▸ Problem statement: Return exactly and only these lines: the first of the listing through the one containing "seam_gap = 5.0".

▸ Given information:
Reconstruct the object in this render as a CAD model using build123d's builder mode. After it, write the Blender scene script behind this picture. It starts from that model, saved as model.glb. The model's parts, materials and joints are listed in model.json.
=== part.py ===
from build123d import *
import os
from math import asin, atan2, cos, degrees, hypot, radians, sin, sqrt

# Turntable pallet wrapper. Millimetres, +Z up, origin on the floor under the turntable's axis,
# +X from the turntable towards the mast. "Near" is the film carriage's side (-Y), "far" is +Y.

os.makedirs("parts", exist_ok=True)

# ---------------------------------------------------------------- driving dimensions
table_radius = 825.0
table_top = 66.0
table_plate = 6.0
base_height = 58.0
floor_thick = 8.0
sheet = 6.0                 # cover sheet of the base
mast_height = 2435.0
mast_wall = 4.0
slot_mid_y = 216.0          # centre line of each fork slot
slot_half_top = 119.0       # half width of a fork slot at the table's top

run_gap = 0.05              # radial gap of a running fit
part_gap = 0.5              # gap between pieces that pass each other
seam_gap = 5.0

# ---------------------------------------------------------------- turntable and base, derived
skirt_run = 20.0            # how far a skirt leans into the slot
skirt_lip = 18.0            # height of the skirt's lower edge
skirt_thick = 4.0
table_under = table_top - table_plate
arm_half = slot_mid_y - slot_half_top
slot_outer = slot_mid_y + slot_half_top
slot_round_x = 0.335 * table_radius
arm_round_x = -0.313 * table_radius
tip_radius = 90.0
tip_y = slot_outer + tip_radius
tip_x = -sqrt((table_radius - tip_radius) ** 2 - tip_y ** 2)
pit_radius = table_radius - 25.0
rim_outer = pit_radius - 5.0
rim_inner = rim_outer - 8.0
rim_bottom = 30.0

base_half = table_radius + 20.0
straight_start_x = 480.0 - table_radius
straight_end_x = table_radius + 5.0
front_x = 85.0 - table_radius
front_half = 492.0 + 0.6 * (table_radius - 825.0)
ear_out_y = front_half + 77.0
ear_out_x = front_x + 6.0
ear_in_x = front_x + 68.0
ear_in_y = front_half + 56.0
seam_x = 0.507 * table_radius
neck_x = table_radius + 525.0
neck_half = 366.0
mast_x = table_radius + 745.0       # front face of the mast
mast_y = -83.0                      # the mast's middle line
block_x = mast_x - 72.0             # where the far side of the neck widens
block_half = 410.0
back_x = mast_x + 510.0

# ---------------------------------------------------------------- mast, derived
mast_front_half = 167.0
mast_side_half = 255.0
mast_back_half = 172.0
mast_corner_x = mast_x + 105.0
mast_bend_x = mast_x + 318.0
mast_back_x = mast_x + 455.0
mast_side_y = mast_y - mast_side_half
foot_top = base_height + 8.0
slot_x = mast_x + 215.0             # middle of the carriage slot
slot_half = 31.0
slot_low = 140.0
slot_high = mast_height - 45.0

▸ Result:
Reconstruct the object in this render as a CAD model using build123d's builder mode. After it, write the Blender scene script behind this picture. It starts from that model, saved as model.glb. The model's parts, materials and joints are listed in model.json.
=== part.py ===
from build123d import *
import os
from math import asin, atan2, cos, degrees, hypot, radians, sin, sqrt

# Turntable pallet wrapper. Millimetres, +Z up, origin on the floor under the turntable's axis,
# +X from the turntable towards the mast. "Near" is the film carriage's side (-Y), "far" is +Y.

os.makedirs("parts", exist_ok=True)

# ---------------------------------------------------------------- driving dimensions
table_radius = 825.0
table_top = 66.0
table_plate = 6.0
base_height = 58.0
floor_thick = 8.0
sheet = 6.0                 # cover sheet of the base
mast_height = 2435.0
mast_wall = 4.0
slot_mid_y = 216.0          # centre line of each fork slot
slot_half_top = 119.0       # half width of a fork slot at the table's top

run_gap = 0.05              # radial gap of a running fit
part_gap = 0.5              # gap between pieces that pass each other
seam_gap = 5.0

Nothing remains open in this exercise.